TASK TO CARRY OUT:
Exactly reproduce each line of the listing that follows.
--- DATA LINES ---
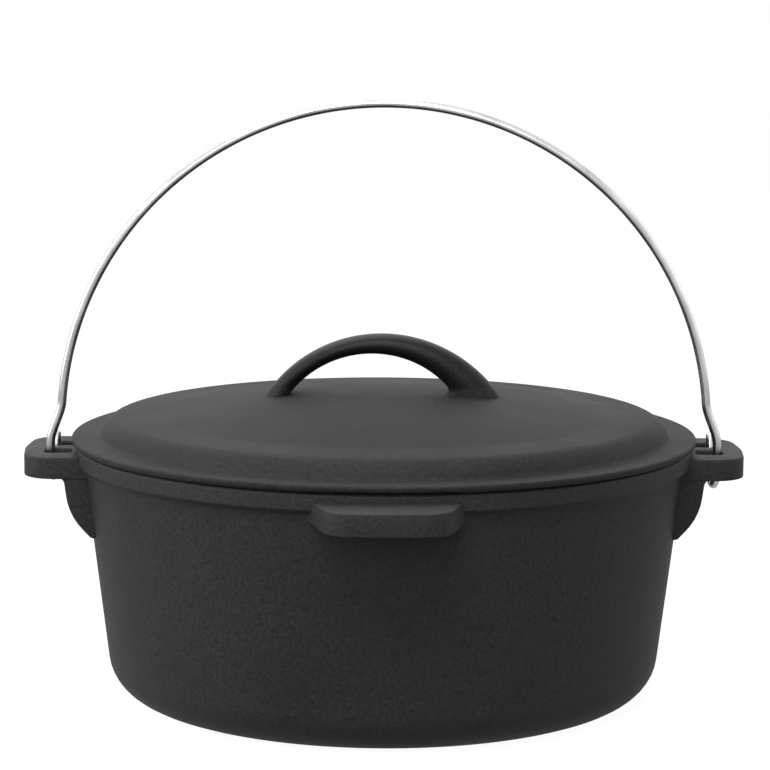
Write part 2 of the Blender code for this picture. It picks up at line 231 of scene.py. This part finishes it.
def rounded(corners, closed=False):
    """Replace each corner (x, y, fillet radius) by an arc tangent to both its sides."""
    points = []
    count = len(corners)
    for index, (x, y, radius) in enumerate(corners):
        at_end = not closed and index in (0, count - 1)
        if at_end or radius <= 0:
            points.append((x, y))
            continue
        corner = Vector((x, y))
        back = (Vector(corners[index - 1][:2]) - corner).normalized()
        ahead = (Vector(corners[(index + 1) % count][:2]) - corner).normalized()
        half_angle = back.angle(ahead) / 2
        centre = corner + (back + ahead).normalized() * (radius / math.sin(half_angle))
        start = corner + back * (radius / math.tan(half_angle)) - centre
        end = corner + ahead * (radius / math.tan(half_angle)) - centre
        turn = start.angle_signed(end)
        steps = max(4, math.ceil(abs(turn) / ARC_STEP))
        for part in range(steps + 1):
            angle = -turn * part / steps
            cosine = math.cos(angle)
            sine = math.sin(angle)
            points.append((centre.x + start.x * cosine - start.y * sine,
                           centre.y + start.x * sine + start.y * cosine))
    return points


def finish_mesh(shape, name):
    """Make the faces point out and hand the shape over as a mesh."""
    bmesh.ops.recalc_face_normals(shape, faces=shape.faces)
    mesh = bpy.data.meshes.new(name)
    shape.to_mesh(mesh)
    shape.free()
    return mesh


def add_object(name, mesh):
    """Link a mesh as a named object."""
    item = bpy.data.objects.new(name, mesh)
    bpy.context.scene.collection.objects.link(item)
    return item


def turned_mesh(name, profile):
    """Turn a profile of (radius, height) points round the Z axis."""
    shape = bmesh.new()
    rows = [shape.verts.new((radius, 0.0, height)) for radius, height in profile]
    edges = [shape.edges.new(pair) for pair in zip(rows, rows[1:])]
    bmesh.ops.spin(shape, geom=rows + edges, axis=(0, 0, 1), cent=(0, 0, 0),
                   angle=2 * math.pi, steps=TURN_STEPS, use_duplicate=False)
    bmesh.ops.remove_doubles(shape, verts=shape.verts, dist=SAME_PLACE)
    return finish_mesh(shape, name)


def skin(shape, rings):
    """Join equal rings of vertices into a tube and close both of its ends."""
    count = len(rings[0])
    for lower, upper in zip(rings, rings[1:]):
        for index in range(count):
            after = (index + 1) % count
            shape.faces.new((lower[index], lower[after], upper[after], upper[index]))
    shape.faces.new(rings[0])
    shape.faces.new(rings[-1])


def prism(outline, low, high):
    """Extrude a closed XY outline from one height to another."""
    shape = bmesh.new()
    floor = shape.faces.new([shape.verts.new((x, y, low)) for x, y in outline])
    grown = bmesh.ops.extrude_face_region(shape, geom=[floor])
    raised = [item for item in grown["geom"] if isinstance(item, bmesh.types.BMVert)]
    bmesh.ops.translate(shape, verts=raised, vec=(0, 0, high - low))
    bmesh.ops.recalc_face_normals(shape, faces=shape.faces)
    return shape


def soften(shape, height, width, segments):
    """Round the edges of a prism that lie at one height."""
    edges = [edge for edge in shape.edges
             if all(abs(vert.co.z - height) < SAME_HEIGHT for vert in edge.verts)]
    bmesh.ops.bevel(shape, geom=edges, offset=width, segments=segments,
                    profile=0.5, affect="EDGES", clamp_overlap=True)


def union(name, body, added, cutters):
    """Add and cut building blocks, bake the result into one mesh and drop the blocks."""
    for operation, blocks in (("UNION", added), ("DIFFERENCE", cutters)):
        for block in blocks:
            step = body.modifiers.new(block.name, "BOOLEAN")
            step.operation = operation
            step.solver = "EXACT"
            step.object = block
    bpy.context.view_layer.update()
    result = body.evaluated_get(bpy.context.evaluated_depsgraph_get())
    mesh = bpy.data.meshes.new_from_object(result)
    for block in [body] + added + cutters:
        bpy.data.objects.remove(block, do_unlink=True)
    mesh.shade_smooth()
    mesh.set_sharp_from_angle(angle=SMOOTH_ANGLE)
    return add_object(name, mesh)


def placed(name, mesh, turn, mirror=1):
    """A building block turned round Z, and mirrored across its own middle plane."""
    item = add_object(name, mesh.copy())
    item.data.transform(Matrix.Rotation(turn, 4, "Z") @ Matrix.Diagonal((1, mirror, 1, 1)))
    if mirror < 0:
        item.data.flip_normals()
    return item


def pot_profile():
    """Section of the bowl from the centre of the base, up the outside and down the inside."""
    inner_foot = wall_radius(FLOOR) - WALL
    mouth = wall_radius(pot_height) - WALL
    return rounded([(0.0, 0.0, 0.0),
                    (wall_radius(0.0), 0.0, BASE_CORNER),
                    (wall_radius(band_foot - CAST_EDGE), band_foot - CAST_EDGE, 2 * CAST_EDGE),
                    (RIM_RADIUS, band_foot + CAST_EDGE, CAST_EDGE),
                    (RIM_RADIUS, pot_height, RIM_EDGE),
                    (mouth, pot_height, CAST_EDGE),
                    (inner_foot, FLOOR, INNER_CORNER),
                    (0.0, FLOOR, 0.0)])


def root_arc(half_width):
    """Back edge of a lug, buried in the middle of the wall, as (outward, across) points."""
    radius = wall_radius(lug_foot) - WALL / 2
    reach = math.asin(half_width / radius)
    angles = [reach * (1 - 2 * part / ROOT_STEPS) for part in range(ROOT_STEPS + 1)]
    return [(radius * math.cos(angle), radius * math.sin(angle)) for angle in angles]


def lug_mesh(name, front, root_half_width):
    """A lug from its front outline of (outward, across, fillet) corners and a buried root."""
    outline = root_arc(root_half_width) + rounded(front)
    shape = prism(outline, lug_foot, lug_top)
    soften(shape, lug_top, LUG_TOP_EDGE, EDGE_SEGMENTS)
    soften(shape, lug_foot, LUG_BOTTOM_EDGE, BROAD_EDGE_SEGMENTS)
    return finish_mesh(shape, name)


def rooted_front(tip, root_half, tip_half, fillet, corner, bulge, bow):
    """Front outline of a lug: fillets at its root, sides, round corners and a bowed nose."""
    inset = tip - bulge
    wall = wall_radius(lug_foot)
    foot = math.sqrt(wall ** 2 - root_half ** 2)
    wide = root_half + fillet
    beside = math.sqrt(wall ** 2 - wide ** 2) - CAST_EDGE
    half = [(beside, -wide, 0.0), (foot, -root_half, fillet), (inset, -tip_half, corner)]
    mirrored = [(out, -across, radius) for out, across, radius in reversed(half)]
    return half + [(tip, 0.0, bow)] + mirrored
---
THE OUTPUT:
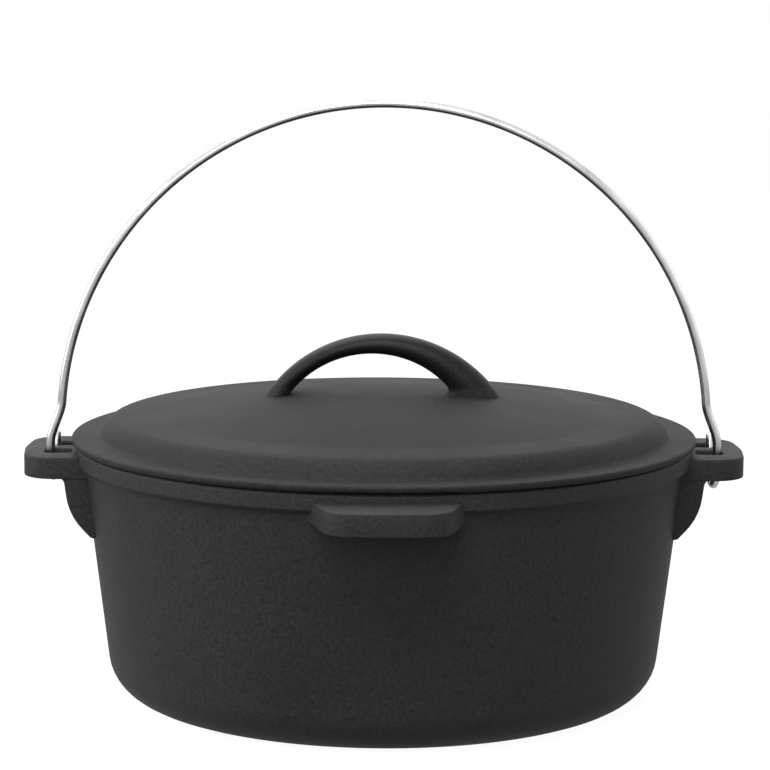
Write part 2 of the Blender code for this picture. It picks up at line 231 of scene.py. This part finishes it.
def rounded(corners, closed=False):
    """Replace each corner (x, y, fillet radius) by an arc tangent to both its sides."""
    points = []
    count = len(corners)
    for index, (x, y, radius) in enumerate(corners):
        at_end = not closed and index in (0, count - 1)
        if at_end or radius <= 0:
            points.append((x, y))
            continue
        corner = Vector((x, y))
        back = (Vector(corners[index - 1][:2]) - corner).normalized()
        ahead = (Vector(corners[(index + 1) % count][:2]) - corner).normalized()
        half_angle = back.angle(ahead) / 2
        centre = corner + (back + ahead).normalized() * (radius / math.sin(half_angle))
        start = corner + back * (radius / math.tan(half_angle)) - centre
        end = corner + ahead * (radius / math.tan(half_angle)) - centre
        turn = start.angle_signed(end)
        steps = max(4, math.ceil(abs(turn) / ARC_STEP))
        for part in range(steps + 1):
            angle = -turn * part / steps
            cosine = math.cos(angle)
            sine = math.sin(angle)
            points.append((centre.x + start.x * cosine - start.y * sine,
                           centre.y + start.x * sine + start.y * cosine))
    return points


def finish_mesh(shape, name):
    """Make the faces point out and hand the shape over as a mesh."""
    bmesh.ops.recalc_face_normals(shape, faces=shape.faces)
    mesh = bpy.data.meshes.new(name)
    shape.to_mesh(mesh)
    shape.free()
    return mesh


def add_object(name, mesh):
    """Link a mesh as a named object."""
    item = bpy.data.objects.new(name, mesh)
    bpy.context.scene.collection.objects.link(item)
    return item


def turned_mesh(name, profile):
    """Turn a profile of (radius, height) points round the Z axis."""
    shape = bmesh.new()
    rows = [shape.verts.new((radius, 0.0, height)) for radius, height in profile]
    edges = [shape.edges.new(pair) for pair in zip(rows, rows[1:])]
    bmesh.ops.spin(shape, geom=rows + edges, axis=(0, 0, 1), cent=(0, 0, 0),
                   angle=2 * math.pi, steps=TURN_STEPS, use_duplicate=False)
    bmesh.ops.remove_doubles(shape, verts=shape.verts, dist=SAME_PLACE)
    return finish_mesh(shape, name)


def skin(shape, rings):
    """Join equal rings of vertices into a tube and close both of its ends."""
    count = len(rings[0])
    for lower, upper in zip(rings, rings[1:]):
        for index in range(count):
            after = (index + 1) % count
            shape.faces.new((lower[index], lower[after], upper[after], upper[index]))
    shape.faces.new(rings[0])
    shape.faces.new(rings[-1])


def prism(outline, low, high):
    """Extrude a closed XY outline from one height to another."""
    shape = bmesh.new()
    floor = shape.faces.new([shape.verts.new((x, y, low)) for x, y in outline])
    grown = bmesh.ops.extrude_face_region(shape, geom=[floor])
    raised = [item for item in grown["geom"] if isinstance(item, bmesh.types.BMVert)]
    bmesh.ops.translate(shape, verts=raised, vec=(0, 0, high - low))
    bmesh.ops.recalc_face_normals(shape, faces=shape.faces)
    return shape


def soften(shape, height, width, segments):
    """Round the edges of a prism that lie at one height."""
    edges = [edge for edge in shape.edges
             if all(abs(vert.co.z - height) < SAME_HEIGHT for vert in edge.verts)]
    bmesh.ops.bevel(shape, geom=edges, offset=width, segments=segments,
                    profile=0.5, affect="EDGES", clamp_overlap=True)


def union(name, body, added, cutters):
    """Add and cut building blocks, bake the result into one mesh and drop the blocks."""
    for operation, blocks in (("UNION", added), ("DIFFERENCE", cutters)):
        for block in blocks:
            step = body.modifiers.new(block.name, "BOOLEAN")
            step.operation = operation
            step.solver = "EXACT"
            step.object = block
    bpy.context.view_layer.update()
    result = body.evaluated_get(bpy.context.evaluated_depsgraph_get())
    mesh = bpy.data.meshes.new_from_object(result)
    for block in [body] + added + cutters:
        bpy.data.objects.remove(block, do_unlink=True)
    mesh.shade_smooth()
    mesh.set_sharp_from_angle(angle=SMOOTH_ANGLE)
    return add_object(name, mesh)


def placed(name, mesh, turn, mirror=1):
    """A building block turned round Z, and mirrored across its own middle plane."""
    item = add_object(name, mesh.copy())
    item.data.transform(Matrix.Rotation(turn, 4, "Z") @ Matrix.Diagonal((1, mirror, 1, 1)))
    if mirror < 0:
        item.data.flip_normals()
    return item


def pot_profile():
    """Section of the bowl from the centre of the base, up the outside and down the inside."""
    inner_foot = wall_radius(FLOOR) - WALL
    mouth = wall_radius(pot_height) - WALL
    return rounded([(0.0, 0.0, 0.0),
                    (wall_radius(0.0), 0.0, BASE_CORNER),
                    (wall_radius(band_foot - CAST_EDGE), band_foot - CAST_EDGE, 2 * CAST_EDGE),
                    (RIM_RADIUS, band_foot + CAST_EDGE, CAST_EDGE),
                    (RIM_RADIUS, pot_height, RIM_EDGE),
                    (mouth, pot_height, CAST_EDGE),
                    (inner_foot, FLOOR, INNER_CORNER),
                    (0.0, FLOOR, 0.0)])


def root_arc(half_width):
    """Back edge of a lug, buried in the middle of the wall, as (outward, across) points."""
    radius = wall_radius(lug_foot) - WALL / 2
    reach = math.asin(half_width / radius)
    angles = [reach * (1 - 2 * part / ROOT_STEPS) for part in range(ROOT_STEPS + 1)]
    return [(radius * math.cos(angle), radius * math.sin(angle)) for angle in angles]


def lug_mesh(name, front, root_half_width):
    """A lug from its front outline of (outward, across, fillet) corners and a buried root."""
    outline = root_arc(root_half_width) + rounded(front)
    shape = prism(outline, lug_foot, lug_top)
    soften(shape, lug_top, LUG_TOP_EDGE, EDGE_SEGMENTS)
    soften(shape, lug_foot, LUG_BOTTOM_EDGE, BROAD_EDGE_SEGMENTS)
    return finish_mesh(shape, name)


def rooted_front(tip, root_half, tip_half, fillet, corner, bulge, bow):
    """Front outline of a lug: fillets at its root, sides, round corners and a bowed nose."""
    inset = tip - bulge
    wall = wall_radius(lug_foot)
    foot = math.sqrt(wall ** 2 - root_half ** 2)
    wide = root_half + fillet
    beside = math.sqrt(wall ** 2 - wide ** 2) - CAST_EDGE
    half = [(beside, -wide, 0.0), (foot, -root_half, fillet), (inset, -tip_half, corner)]
    mirrored = [(out, -across, radius) for out, across, radius in reversed(half)]
    return half + [(tip, 0.0, bow)] + mirrored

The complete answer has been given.